Thursday, October 06, 2005

This dead flatness


It's not true that I'm always thinking of H. Work and conversation make that impossible. But the times when I'm not are perhaps my worst. For then, although I have forgotten the reason, there is spread over everything a vague sense of wrongness, of something amiss. Like in those dreams where nothing terrible occurs- nothing that would sound even remarkable if you told it at breakfast time- but the atmosphere, the taste, of the whole thing is deadly. So with this. I see the rowan berries reddening and don't know for a moment why they, of all things, should be depressing. I hear a clock strike and some quality it always had before has gone out of sound. What's wrong with the world to make it so flat, shabby, worn-out looking? Then I remember...
Feelings, and feelings, and feelings. Let me try thinking instead... I knew already that these things, and worse, happened daily. I would have said that I had taken them into account. I had been warned- I had warned myself- not to reckon on wordly happiness. We were even promised sufferings. They were part of the programme. We were even told 'Blessed are they that mourn,' and I accepted it. I've got nothing that I hadn't bargained for.

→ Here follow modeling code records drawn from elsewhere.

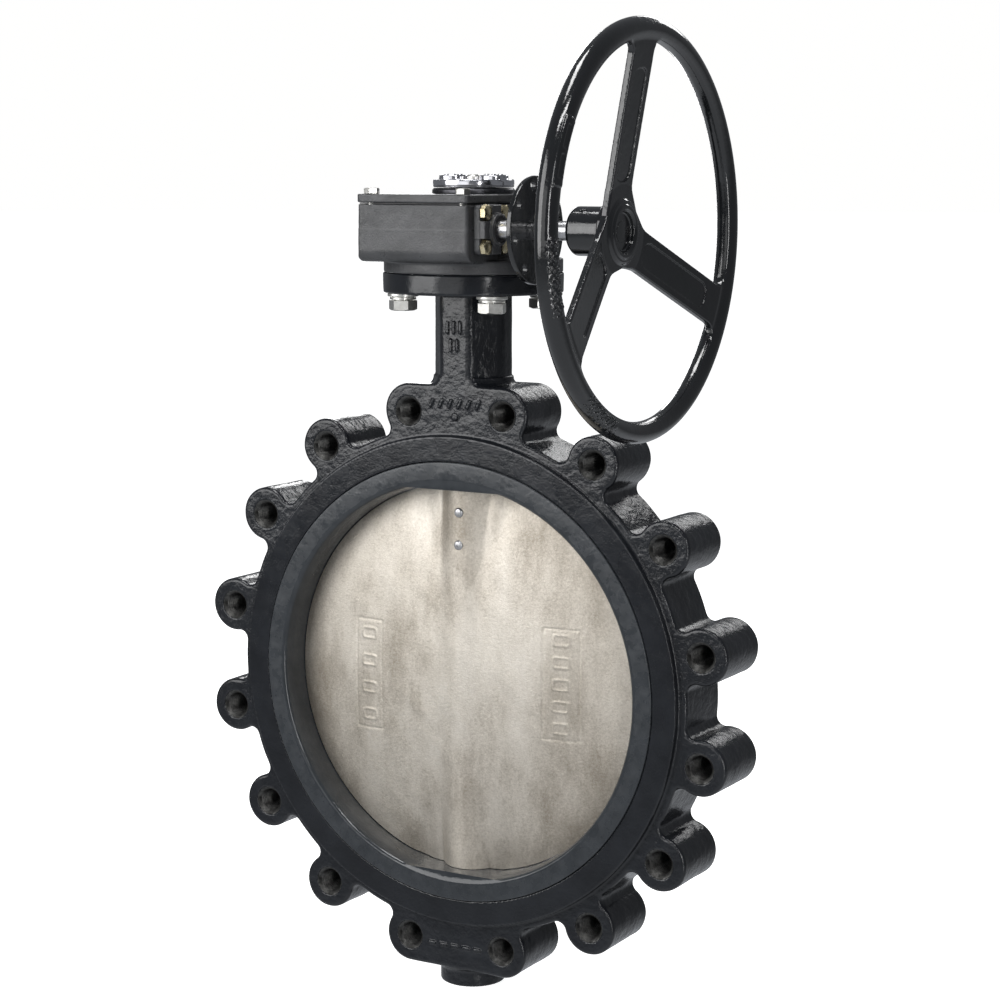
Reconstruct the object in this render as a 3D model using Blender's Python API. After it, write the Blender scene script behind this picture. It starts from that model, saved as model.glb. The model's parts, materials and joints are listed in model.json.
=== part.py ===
"""Lugged butterfly valve for 16 inch pipe, with a worm gearbox and a handwheel.

Frame: the origin is the centre of the waterway on the body's middle plane. +Z runs up
the stem, -Y is the front flange face, Y is the pipe's axis and the handwheel is on +X.
Constants and the shape helpers work in millimetres; add() turns them into metres.
The valve is modelled closed: the disc lies across the waterway.
"""
import math

import bmesh
import bpy
from mathutils import Vector

MM = 0.001
GAP = 0.3                       # clearance kept between pieces that touch

# Body and waterway
BODY_HALF = 36.0                # half the length of the lugs
BODY_R = 251.0                  # casting between the lugs
RING_R = (218.2, 242.5)         # raised gasket ring on each face
RING_HALF = 42.5
SEAT_HALF = 43.5                # half the face-to-face length, over the rubber seat
SEAT_R = (199.0, 217.7)         # flat lip of the seat
SEAT_BORE_R = 194.7
BODY_BORE_R = 206.3
LIP_FLOOR = 34.3                # where the seat's lip is let into the body

# Lugs: 16 tapped 1 inch holes on the flange's bolt circle
LUG_COUNT = 16
LUG_CIRCLE_R = 539.75 / 2
LUG_R = 27.0
LUG_HOLE_R = 12.7
LUG_FILLET_R = 9.0

# Neck, top flange and bottom boss
NECK_R = 39.0
TOP_FLANGE_R = 87.5
TOP_FLANGE_Z = (380.0, 399.5)
BOSS_R = 32.5
BOSS_Z = -310.0
STEM_BORE_R = 21.0
COUNTERBORE_R = 26.0
COUNTERBORE_Z = (-292.0, 388.0)

# Disc and stem
DISC_R = 194.2                  # spherical crown
DISC_RIM_HALF = 12.0
DISC_DOME_HALF = 31.0
DISC_HUB_R = 28.0
DISC_FLAT_Z = 190.0             # flats that turn against the seat around the stem
SEAT_FLAT_R = 40.0
STEM_R = 16.5
STEM_Z = (-288.0, 480.3)
PIN_R = 5.0
PIN_Z = {"upper": 167.0, "lower": 135.0}

# Gearbox
BASE_Z = (TOP_FLANGE_Z[1] + GAP, 413.0)
BOX_X = (-69.2, 53.0)
BOX_FRONT = -100.0
BOX_EDGE_R = 12.0               # rounded lower front edge
BOX_CORNER_R = 4.0
HOUSING_Z = (411.0, 465.3)
HOUSING_R = 69.3                # round part about the stem
REAR_EAR = (28.0, 60.0, 9.0)    # x, y and radius of the rear cover bolts' ears
CAVITY_R = 59.0
CAVITY_X = (-50.0, 42.0)
CAVITY_FRONT = -88.0
CAVITY_FLOOR = 420.0
GASKET_Z = (465.6, 466.6)
COVER_Z = (466.9, 474.7)
COVER_HOLE_R = 20.0

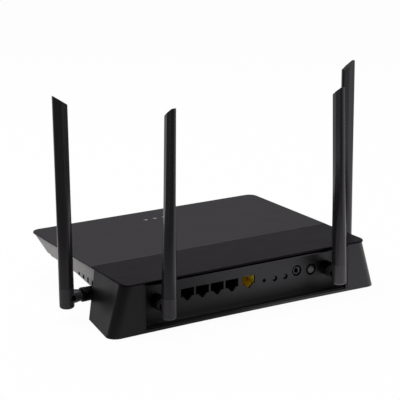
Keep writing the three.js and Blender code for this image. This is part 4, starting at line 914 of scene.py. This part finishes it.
def blade_ring(z, margin=0.0):
    """Section of the blade: round at its foot, and higher up thin and blunt at each end, with a
    ridge along each side. The margin draws it in, for the rounding of the foot."""
    ridged = smoothstep(z, BLADE_ROUND_Z, BLADE_RIDGE_Z)
    rise = min((z + BLADE_FOOT) / (BLADE_RIDGE_Z + BLADE_FOOT), 1)
    half_depth = BLADE_FOOT_RADIUS + (BLADE_DEPTH / 2 - BLADE_FOOT_RADIUS) * rise - margin
    half_round = BLADE_FOOT_RADIUS - BLADE_TAPER * (z + BLADE_FOOT) - margin
    thinner = BLADE_THINNING * (z - BLADE_RIDGE_Z)
    half_nose = (BLADE_NOSE_WIDTH - thinner) / 2
    ridge = (BLADE_RIDGE_X, (BLADE_RIDGE_WIDTH - thinner) / 2)
    turn = math.degrees(math.asin(half_nose / BLADE_NOSE_RADIUS))
    nose = arc((half_depth - BLADE_NOSE_RADIUS, 0), BLADE_NOSE_RADIUS, 0, turn, 5)
    # A small shoulder stands where the nose meets the flank
    x, y = nose.pop()
    nose += [(x + 0.18, y - 0.22), (x + 0.05, y - 0.07), (x - 0.14, y + 0.03), (x - 0.45, y + 0.06)]
    back_nose = [(-x, y) for x, y in reversed(nose)]
    shares = [i / RIDGE_STEPS for i in range(1, RIDGE_STEPS)]
    front = nose + [mix_points(nose[-1], ridge, share) for share in shares]
    back = [mix_points(ridge, back_nose[0], share) for share in shares] + back_nose
    half = front + [ridge] + back
    outline = half + [(x, -y) for x, y in reversed(half[1:-1])]
    points = []
    for i, (x, y) in enumerate(outline):
        angle = 2 * math.pi * i / len(outline)
        around = (half_depth * math.cos(angle), half_round * math.sin(angle))
        u, v = mix_points(around, (x, y), ridged)
        points.append((BLADE_OFFSET + u, v, z))
    return points


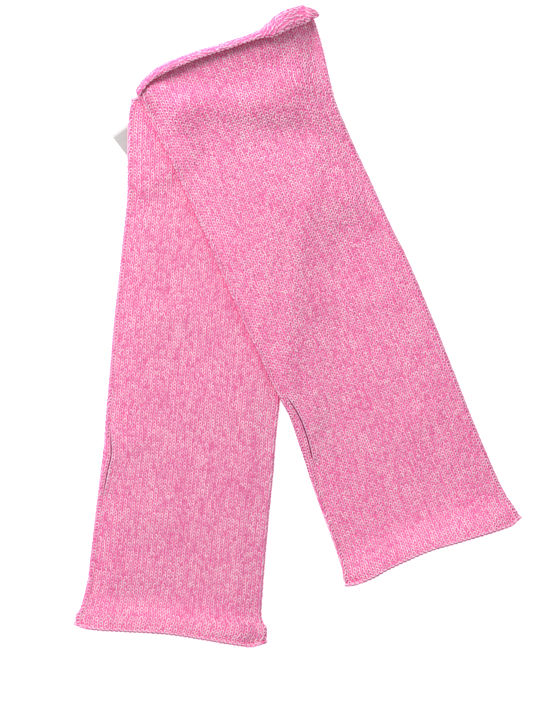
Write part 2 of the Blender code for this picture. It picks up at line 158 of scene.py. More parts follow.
UPPER = Warmer(
    name="upper",
    hand_centre=(75.8, -125.2),
    lean=-22.37,
    sections=(
        Section(0.0, 52.6, 51.9),
        Section(4.0, 53.2, 51.6),
        Section(8.0, 52.2, 50.6),
        Section(12.0, 51.4, 49.9),
        Section(25.0, 50.5, 48.8),
        Section(55.0, 49.3, 48.4),
        Section(85.0, 47.3, 48.9),
        Section(100.0, 46.4, 49.1),
        Section(115.0, 47.6, 49.3),
        Section(145.0, 49.0, 49.2),
        Section(160.0, 49.9, 48.8),
        Section(175.0, 50.3, 47.6),
        Section(205.0, 50.8, 46.5),
        Section(235.0, 52.0, 45.2),
        Section(250.0, 52.5, 45.0),
        Section(265.0, 53.5, 46.8),
        Section(280.0, 54.7, 49.4),
        Section(292.0, 55.0, 50.9),
        Section(303.0, 54.4, 51.6),
    ),
    hand=(
        Curl(0.000, 2.9, 2.0, 1.2, 90.0),
        Curl(0.018, 1.6, 2.0, 1.4, 140.0),
        Curl(0.060, 0.8, 1.5, 1.3, 80.0),
        Curl(0.130, 2.2, 1.5, 1.3, 75.0),
        Curl(0.230, 2.8, 1.5, 1.3, 70.0),
        Curl(0.320, 1.1, 1.5, 1.3, 75.0),
        Curl(0.400, -0.5, 1.5, 1.3, 80.0),
        Curl(0.470, -1.4, 1.7, 1.5, 105.0),
        Curl(0.500, 1.0, 2.2, 1.2, 110.0),
        Curl(0.515, 0.4, 1.3, 1.2, 140.0),
        Curl(0.750, 2.5, 1.2, 1.2, 140.0),
        Curl(0.985, 1.6, 1.3, 1.2, 140.0),
    ),
    arm=(
        Curl(0.000, 297.8, 2.6, 1.1, 220.0),
        Curl(0.014, 300.6, 2.4, 1.1, 220.0),
        Curl(0.040, 302.9, 2.3, 1.5, 215.0),
        Curl(0.070, 303.9, 2.7, 1.9, 215.0),
        Curl(0.110, 304.3, 2.8, 2.3, 212.0),
        Curl(0.160, 304.1, 2.7, 2.3, 208.0),
        Curl(0.220, 303.0, 2.5, 2.2, 205.0),
        Curl(0.270, 302.0, 2.4, 2.1, 205.0),
        Curl(0.310, 301.3, 2.3, 2.0, 200.0),
        Curl(0.345, 300.9, 2.7, 2.0, 205.0),
        Curl(0.375, 300.9, 4.4, 2.2, 222.0),
        Curl(0.405, 302.4, 5.4, 2.4, 230.0),
        Curl(0.440, 303.2, 5.6, 2.5, 232.0),
        Curl(0.480, 303.1, 5.5, 2.5, 228.0),
        Curl(0.500, 300.8, 3.0, 1.8, 190.0),
        Curl(0.512, 301.0, 1.3, 1.2, 150.0),
        Curl(0.750, 301.4, 1.2, 1.2, 150.0),
        Curl(0.985, 300.2, 1.2, 1.2, 140.0),
    ),
    slit=(
        Slit(58.0, 4.0, 0.0),
        Slit(70.5, 5.0, 0.0),
        Slit(75.0, 5.2, 0.5),
        Slit(80.0, 5.8, 0.6),
        Slit(87.0, 6.1, 0.6),
        Slit(94.0, 5.9, 0.6),
        Slit(101.0, 5.1, 0.6),
        Slit(107.0, 4.5, 0.5),
        Slit(112.0, 4.2, 0.0),
        Slit(125.0, 3.8, 0.0),
    ),
    creases=(
        Crease(-4.0, 6.0, 0.0, 64.0, 18.0, 5.0),
        Crease(70.0, 22.0, 12.0, 18.0, 8.0, 0.5),
        Crease(96.0, -32.0, 60.0, 20.0, 9.0, 1.2),
        Crease(150.0, 4.0, -20.0, 28.0, 9.0, 0.7),
        Crease(198.0, 34.0, -12.0, 24.0, 16.0, 3.2),
        Crease(244.0, 20.0, -8.0, 28.0, 12.0, -1.6),
        Crease(268.0, 18.0, -8.0, 34.0, 12.0, 3.0),
        Crease(302.0, 18.0, -8.0, 38.0, 26.0, 8.5),
        Crease(279.0, -42.0, 0.0, 18.0, 12.0, 3.8),
    ),
)

# The yarn's form, in millimetres from the middle of the wall
GROUND = 0.45
SEAM_AROUND = 0.02
SEAM_FOLLOW = 22.0
SEAM_DIP = 0.35
SEAM_DIP_REACH = 2.2
STRIP_DIP = 0.25
FULLY_OPEN = 0.3
LOOK_ROUND = 0.3
LOOK_ALONG = 0.2
YARN_PITCH = 1.3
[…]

Of course it is different when the thing happens to oneself, not to others, and in reality, not in imagination...

-C.S. Lewis, A Grief Observed

***

I am finding that I can walk into class and laugh when a year 12 kid leaps up from behind his desk, snaps a photo of me mid-teaching, then return to his seat and says, "Sorry- photo for the Valedictory dinner. Carry on, miss".
Then, I wander back into a silent staffroom, and wonder why.